Ok, now with all that being said not all pygmys meet the standard exactly. April, my doe is too tall. Why? I dunno, but she throws kids with strong pygmy traits. Her doe from last year is small, color is correct, ears are good and you can tell she's a pygmy. So just because all the dots don't connect, it doesn't mean your pygmy isn't a pygmy. Just means they have some faults in certain areas. In our area, it is very depressed. Goats are not a big thing around here. Cows are all over. Most goats are mixed breed with a smattering of Boers. There is no way I could sell a kid around here for 200.00. Since I know my market, grade animals are ok for me. I will sell them for $75.00-$100.00. If I know that is all I'm going to get, paying out the big money for registered stock and selling at grade prices just doesn't make sense. Oh sure, maybe once or twice I might get the big bucks for one, but I'm not into waiting for that one buyer to come along. Now maybe I will get a really nice looking kid. If I don't keep it, the price might be higher. But I have to sell at a price for my area. I judge all my pygmy's by my buck. He was registered. I am pretty sure all his dots connect. I haven't measured all the spots, because basically I don't care. I do it for the fun of it. I'll never show, so horns are fine with me. The ones I sell sadly will have to be disbudded. So just because your pygmy doesn't match the breed standard in all points, doesn't mean it can't be a pygmy. You can breed out faults if you want. If you are really bothered by a fault, then find a buck who is strong in that area. And anymore, any small goat seems to get the label pygmy. That is why the breed is such a mess. When I buy a doe I ask the seller for a picture. If the color doesn't match breed standard I pass. That is my first clue there maybe something else in the background. So learn your colors and patterns for the pygmy. That's your first clue. I will keep mine pygmy. I won't have another breed around. Except for the pygora that came with the batch of does. But he's a wether so...... I'll never make what I put into these goats and I know that. It's a hobby. If they make enough to pay the hay bill I'm over joyed. I just like raising them. Faults or not. And I still want to see a picture of that baby!!!!


----------



## pygmymommy (Jan 11, 2013)

I will definitely post pictures when she kids! And i have no proof either are pygmy, i got them as pets, not for breeding, i thought my male was too young (at four months) to get my doe because i left them together before i castrated him and obviously he's a very fertile little guy! Lol i was just trying to figure out an idea of what they were in case i had to sell babies but thank you very much for the information and Im glad your doing something you love!


----------



## mjgh06 (Sep 4, 2012)

I think you have a lot of good answers so far. I agree with Liz - I see a lot of faults which could mean either they are a pygmy mix or just pygmies with faults. I would sell the kids as pygmy mix. Check out the NPGA website for information on conformation and coloring. http://www.npga-pygmy.com/resources/conformation/color_samples.asp and http://www.npga-pygmy.com/resources/conformation/NPGABreedStandard.pdf

The red I agree with ksalvagno and ogfabby and is probably a copper deficiency. Easy remedy if it is. But I noticed in the first picture of your doe - is that an area on her belly that has no hair?

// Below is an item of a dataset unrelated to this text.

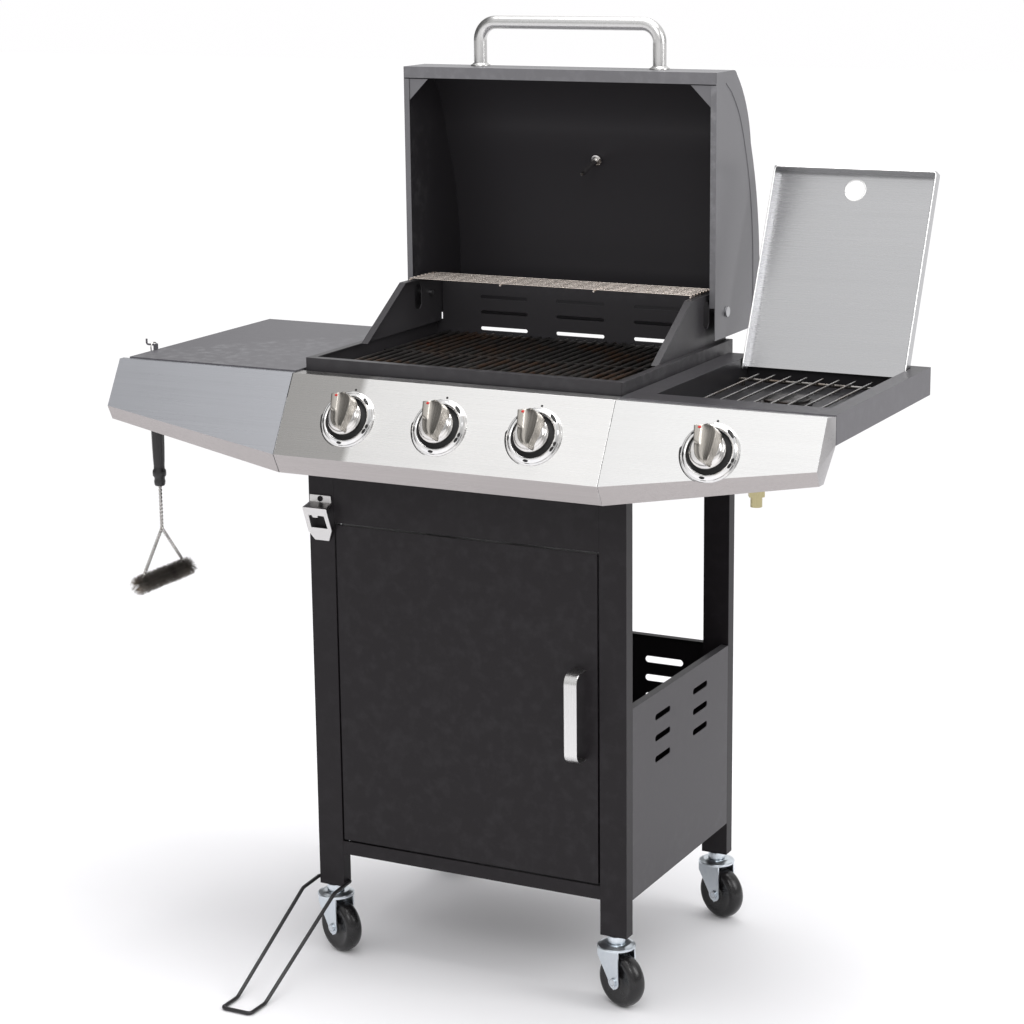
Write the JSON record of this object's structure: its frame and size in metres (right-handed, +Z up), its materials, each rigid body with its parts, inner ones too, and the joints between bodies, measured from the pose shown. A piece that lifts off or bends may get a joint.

Also a week left - she doesn't look pregnant in the pictures. Another reason I lean towards a mix. Pygmies are known for their "pregnant look" even when not pregnant and they just don't have that look. Unfortunately, too many people have believed that all small goats are pygmies or dwarfs and use these two terms interchangeably without knowing they are two different breeds and should have two very different looks. So there ends up being a lot of Nigerian-Pygmy mixes. I only breed the two together when I have a request to do so and deposit on hand, but even then I don't like doing it because it takes something away from each breed independently. IMO Nigerians should be bred as Nigerians; Pygmies as Pygmies. I love them both but they are completely different breeds, and should be. I try to breed my Nigerians for the taller, dairy look and I want my Pygmies to be short legged and stout - as close to the standards as I can get.


----------



## pygmymommy (Jan 11, 2013)

She has a hairless spot because we shaved her for an ultrasound (in the late summer), in the pictures she's only one month into the pregnancy. The picture in the barn is her now, he's a ff and i think she only as one. We ultrasounded her on Friday and found one heart beat but didn't really look for anymore. Also i monitor there grain so the are not over weight at all, i feed my girl more now that she's pregnant so that why they don't look pregnant. But thank you for the information!


----------



## mjgh06 (Sep 4, 2012)

pygmymommy said:


> She has a hairless spot because we shaved her for an ultrasound (in the late summer), in the pictures she's only one month into the pregnancy. The picture in the barn is her now, he's a ff and i think she only as one. We ultrasounded her on Friday and found one heart beat but didn't really look for anymore. Also i monitor there grain so the are not over weight at all, i feed my girl more now that she's pregnant so that why they don't look pregnant. But thank you for the information!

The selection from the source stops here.